The 2012 Data Breach Investigations Report (pdf) describes 855 separate data breaches which were investigated by a variety of international law enforcement agencies. The breaches resulted in 174 million records being nicked by cyber ne'er do wells.

Interestingly, the report revealed that the vast majority of break-ins were from organised crime gangs, 83 per cent in all, and hacktivists made up just 3 per cent. However in terms of data 'liberated', angry teen hackers accounted for over 100 million records of the total of 174 stolen.

The report described 2011 as a year of "civil and cultural uprising" in which unrest was not limited to the physical world, with the online world "rife with the clashing of ideals, taking the form of activism, protests, retaliation, and pranks."
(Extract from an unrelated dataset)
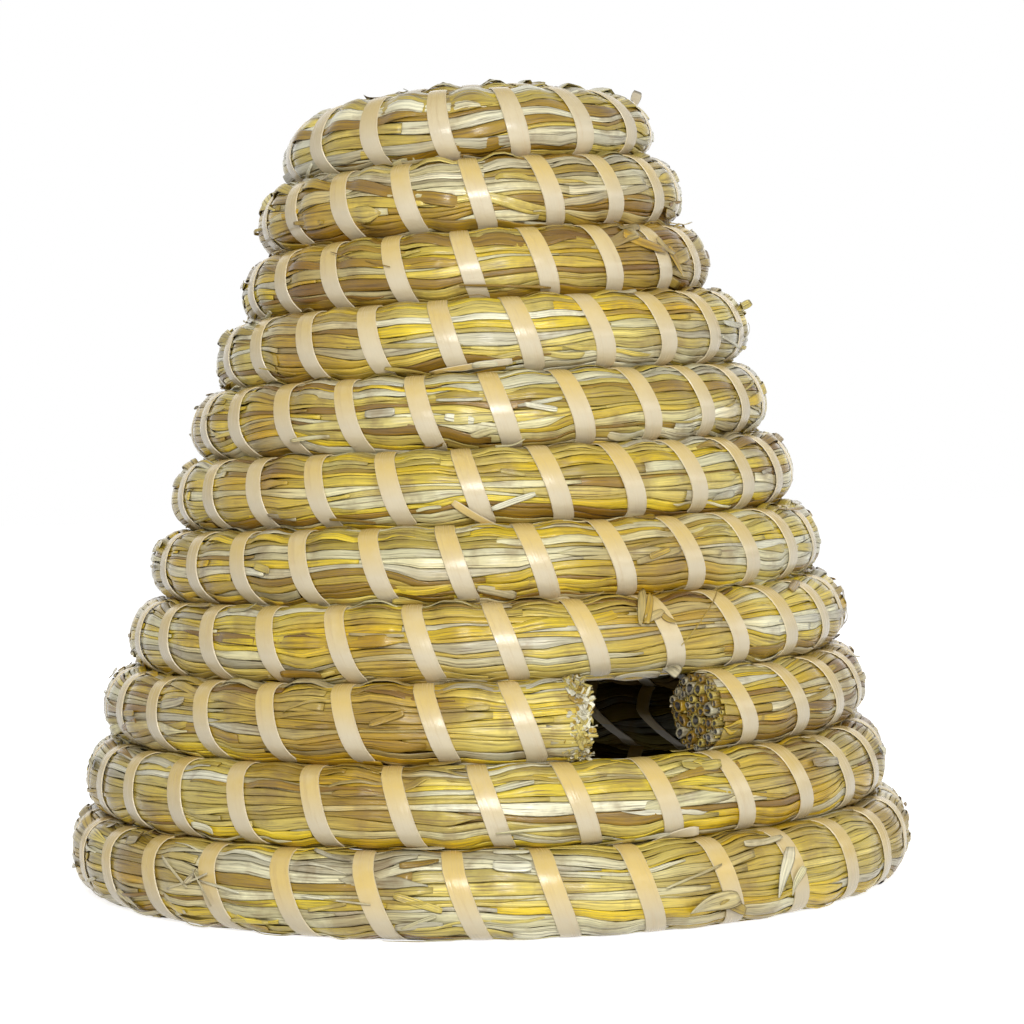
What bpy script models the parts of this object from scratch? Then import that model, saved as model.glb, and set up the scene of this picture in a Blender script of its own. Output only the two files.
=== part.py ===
"""Bee skep: one long straw rope wound down as a clockwise coil and bound with a strip of split cane.

Metres, +Z up. The origin is the centre of the base on the ground, and the entrance faces -Y.
A place along the coil is its turn number: it grows down the rope by one each lap, and row k has turn k
in front, just left of the entrance's middle. A place across the wall is the run down the wall from
the middle of the crown.
"""
import math

import bmesh
import bpy
import numpy as np

# The coil
ROWS = 11
ENTRANCE_ROW = 9
ROW_PITCH = 0.0350              # row to row, measured down the wall
ROPE_HALF_WIDTH = 0.0180        # half the thickness of the wall
TOP_ROW_RADIUS = 0.0701         # middle of the first row that shows below the crown
WALL_LEAN = math.radians(19.3)  # the wall against the vertical
CROWN_LEAN = math.radians(88)   # the crown against the vertical
SHOULDER_ABOVE = 0.72           # rows above row one where the crown starts to turn down
SHOULDER_BELOW = 0.50           # rows below row one where the wall has its full lean
FOOT_START = 2.2                # rows above the base where the wall starts to stand up
FOOT_REACH = 1.4                # rows over which it comes upright
THICK_TURN = 9.4                # where the rope starts to thicken towards the base
THICKENING = 0.038              # how much the row pitch grows in each turn from there
LEVEL_FROM = 1.5                # turn above which the rope winds as a plain helix
LEVEL_ROWS = ROWS - 0.2         # turn where the rows are as level as they get above the base
LEVEL_MOST = 0.74               # share of the helix's fall that the front of the lower rows leaves out
BASE_TURN = ROWS + 0.7          # turn from which the rope lies flat on the ground
FALL_START = 0.3                # share of a turn past the front where a level row starts to fall
FALL_REACH = 0.4                # share of a turn, round the back, over which it falls to the next row
EYE_RADIUS = 0.006              # where the coil starts
START_HEIGHT = 0.008            # the rope's thickness where it starts and where it ends
FULL_HEIGHT = 0.85              # share of the row pitch from which the rope has its full width
THIN_WIDTH = 0.35               # share of that width at the very tip of the rope
ENTRANCE_WIDTH = 0.058          # gap between the two cut ends of the rope
ENTRANCE_OFFSET = 0.012         # turns from the gap's middle on to the row's whole turn

# The cane strip
CANE_WIDTH = 0.0095
CANE_CROWN = 0.0012             # thickness where it shows
CANE_THIN = 0.0006              # thickness where it passes between two rows
CANE_SLANT = 0.010              # how far a wrap moves on while it climbs the outside of row one
SLANT_GROWTH = 0.0003           # how much more it moves on in each row below
TOP_STITCH = 0.0270             # distance between wraps in the first row
STITCH_GROWTH = 0.077           # growth of that distance per metre of radius
CROWN_WRAPS = 11                # the fewest wraps in one turn
FIT = 0.0003                    # air between two pieces that touch
GROOVE = 0.0012                 # how far the base rope is cut up to clear the strip
CROSSING = 0.02                 # share of a stitch that the strip moves on from corner to corner in a seam
GROUND_CLEAR = 0.002            # the base rope is cut under the strip where it is lower than this
WARP_LIMIT = 0.00015            # a stretch more twisted than this gets a ring halfway
WARP_FIT = 0.7                  # share of a stretch's twist by which the strip is held off it

# The plug in the eye of the crown
PLUG_HEIGHT = 0.020
PLUG_FIT = 0.0012               # room round it for the inner edge of the coil
PLUG_ROUNDING = 0.45            # rounding of its rims, as a share of its radius

# Share of a stitch from each row's whole turn to the next wrap down the rope
PHASES = {1: 0.41, 2: 0.05, 3: 0.28, 4: 0.68, 5: 0.11, 6: 0.54, 7: 0.85, 8: 0.34, 10: 0.66, 11: 0.98}
PHASE_BEFORE_ENTRANCE = 0.40
PHASE_AFTER_ENTRANCE = 0.20

# Corners of the rope's section, as shares of its half height and half width, from the outer
# bottom corner up the outside, over the top and down the inside
CORNERS = np.array([
    (-1, 0.38), (-0.64, 0.88), (0, 1), (0.64, 0.88), (1, 0.38),
    (1, -0.38), (0.55, -0.94), (-0.55, -0.94), (-1, -0.38),
])
BOTTOM_OUT, LOW_OUT, MIDDLE_OUT, HIGH_OUT, TOP_OUT, TOP_IN, HIGH_IN, LOW_IN, BOTTOM_IN = range(9)

# How far the rope wanders out of an even wall, by turn: hand work is never quite round
WANDER = {
    -0.2: 0.0, 0.2: -0.0050, 0.8: -0.0030, 1.3: 0.0, 1.8: -0.0045, 2.3: 0.0012, 2.8: -0.0032,
    3.3: -0.0015, 3.8: 0.0037, 4.3: 0.0,
    4.8: 0.0, 5.3: 0.0015, 6.3: 0.0, 6.8: 0.0013, 7.3: -0.0013, 7.8: 0.0010, 8.3: -0.0012,
    8.8: -0.0022, 9.3: 0.0, 9.8: -0.0050, 10.3: -0.0027, 10.8: 0.0,
}

STRAW_COLOURS = [(0.46, 0.33, 0.14, 1), (0.42, 0.30, 0.14, 1)]
CANE_COLOURS = [(0.66, 0.49, 0.31, 1), (0.60, 0.48, 0.35, 1)]

FIRST_TURN = -1.3
LAST_TURN = ROWS + 0.72


def smooth(value):
    """Ease from 0 to 1."""
    value = np.clip(value, 0, 1)
    return value * value * (3 - 2 * value)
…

In setting out some key statistics involving data breaches, the Verizon report also paid tribute to the variety of law enforcement agencies worldwide that played a role in fighting the attacks including the United states secret service, Dutch national High Tech Crime Unit, Australian federal Police, Irish Reporting & Information security service and the Police Central e-Crime Unit of the London Metropolitan Police.

"It wasn’t all protest and lulz, however. Mainline cybercriminals continued to automate and streamline their method du jour of high-volume, low-risk attacks against weaker targets," said the report.

The report provided a number of key mitigation recommendations including the implementation of firewalls on remote access services and ensuring that contracted third parties actually follow through on delivering promised security measures.

For larger outfits, the Verizon reports reckons that such companies should eliminate unnecessary data from the troves of data they typically collect and they should, obviously enough, keep tabs on what data they retain.